Mobile Transactions Zambia Ltd (MT) is an enterprise launched in 2009 that aims to give its customers access to various financial services using mobile technology and a country-wide network of agents.

Structure 
MT is a start-up business based in Lusaka, Zambia. Although it keeps in mind its initial social goals of reducing transaction costs and providing a secure payment method to enlarge and facilitate access to the market and is closely connected with development sector organizations, government agencies and microfinance institutions, it has evolved into a for-profit organisation.
MT's CEO, Mike Quinn, who completed an MBA at the University of Oxford in 2008, considers himself as an 'entrepreneur with a good conscience'. He runs the company as a normal business, as far as fundraising and investment decisions are concerned. The Grassroot Business Fund (GBF), a non-profit venture capital firm, provided MT its initial financing as well as legal assistance, and MT is soon to carry out an equity funding.

Principle of operation 
MT's service is based on a nationwide network of over 200 agents, which it plans to expand to other Sub-Saharan countries.

Money transfers 
The sender gives an amount of cash, inclusive of a small transaction fee, to a local MT agent. They must confirm the destination town and enter a PIN code on the agent's phone, in exchange of a receipt. The recipient must provide the transaction reference number and the PIN code to get the cash from their local agent.

This system has been improved to provide payment services from a MT Client to either a bank or a MT account (the payment must be cashed at a MT agent). MT also offers electronic vouchers services.

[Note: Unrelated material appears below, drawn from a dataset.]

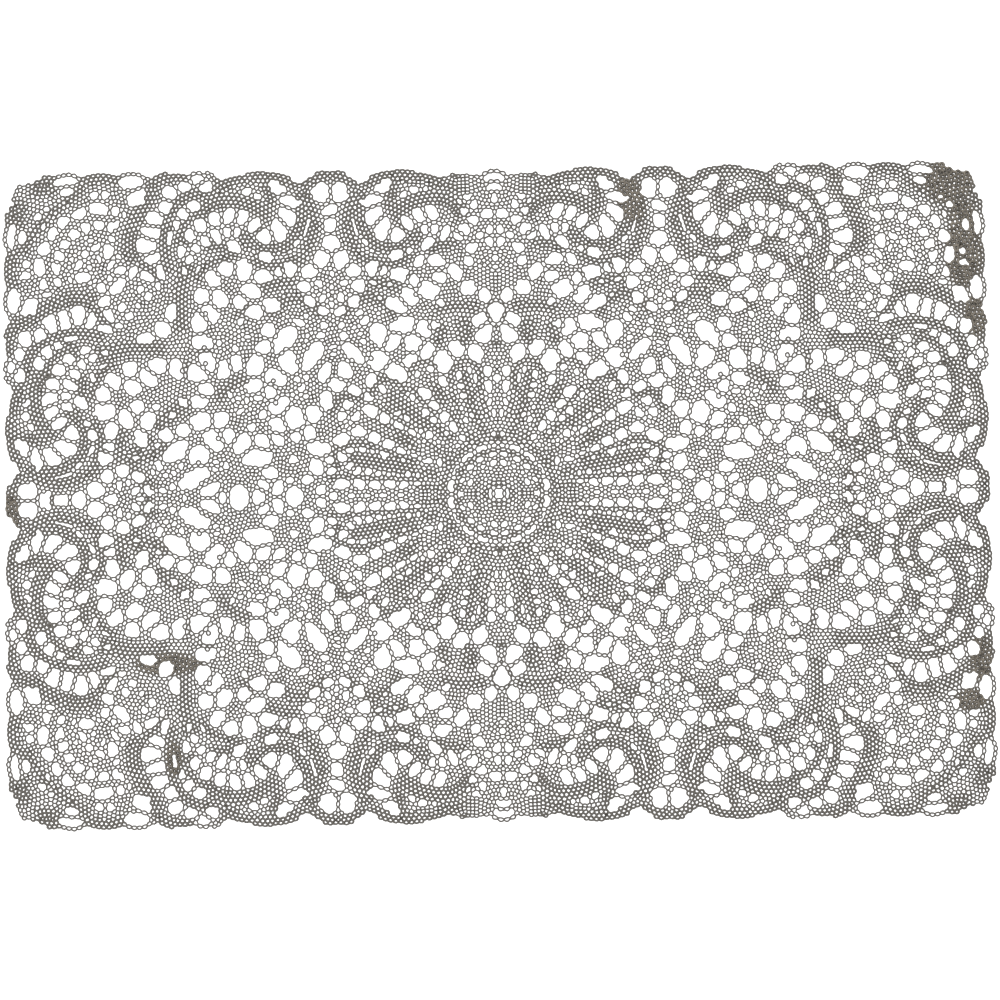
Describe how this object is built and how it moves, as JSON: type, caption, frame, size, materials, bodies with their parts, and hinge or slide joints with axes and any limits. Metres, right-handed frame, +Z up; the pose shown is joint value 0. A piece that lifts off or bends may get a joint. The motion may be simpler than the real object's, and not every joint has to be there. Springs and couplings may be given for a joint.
{
  "type": "plastic lace placemat",
  "caption": "Flat rectangular placemat of moulded openwork plastic in a lace pattern: a centre rosette, net, scrolls, corner fans and a scalloped edge.",
  "frame": {"origin": "middle of the mat, on the surface it lies on", "axes": "+X along the mat's length, +Y across its width, +Z up out of the surface it lies on"},
  "size_m": [0.45, 0.3, 0.001],
  "materials": {
    "lace_vinyl": "satin moulded vinyl, taupe grey"
  },
  "bodies": {
    "root": {"placemat": "lace_vinyl"}
  },
  "joints": []
}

Positive effects on development 

Zambia's banking system imposes high fees on customers and only includes a minor part of the population. Therefore, as only 2 Zambians out of 10 own a bank account, MT intends to develop the cashless system to render financial transactions easier, faster and safer than with cash and paper money.
A more direct connection between the sender and the recipient lowers transaction costs and suppresses expensive and time wasting intermediaries. NGOs wishing to send money, companies that used to pay thousands of employees under the surveillance of armed guards and farmers who get paid more quickly and transparently, benefit from it. Besides, people feel safer as their money is stored electronically.

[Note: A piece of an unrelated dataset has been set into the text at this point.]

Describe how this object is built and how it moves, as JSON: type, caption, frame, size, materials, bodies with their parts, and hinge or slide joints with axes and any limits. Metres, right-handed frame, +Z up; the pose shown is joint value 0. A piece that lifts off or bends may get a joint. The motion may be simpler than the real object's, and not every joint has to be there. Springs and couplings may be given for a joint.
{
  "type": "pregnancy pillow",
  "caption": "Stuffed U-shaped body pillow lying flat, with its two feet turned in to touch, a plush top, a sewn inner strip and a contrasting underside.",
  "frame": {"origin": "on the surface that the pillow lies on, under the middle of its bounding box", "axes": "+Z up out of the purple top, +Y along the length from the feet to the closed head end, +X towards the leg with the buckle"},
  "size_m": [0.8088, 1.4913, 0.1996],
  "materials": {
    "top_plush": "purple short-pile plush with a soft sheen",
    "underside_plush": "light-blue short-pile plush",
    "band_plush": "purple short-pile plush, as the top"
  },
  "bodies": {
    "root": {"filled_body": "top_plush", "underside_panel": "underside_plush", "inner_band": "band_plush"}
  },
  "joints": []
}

MT's financial products and services may have a positive effect on the overall development of the country. First, it spurs the enrichment of each individuals through the commissions earned by its agents and the nationwide increase in exchanges. Electronic money can connect socially or geographically marginalized people to the markets. Second, mobile accounts can be used to buy phone credit, pay school fees, order fertilizer or a machine. Lastly, the recording of electronic payments lets customers follow their accounting history, encouraging them to spend or borrow responsibly and facilitating future loans.

Challenge 
In spite of being Zambia's fastest growing company, MT will face some difficulties regarding its continental expansion. Zambia's favourable regulatory environment, low initial banking penetration and weak competition offer incentives that may not exist in other Sub-Saharan countries, thus making the success of possible expansions across national borders uncertain.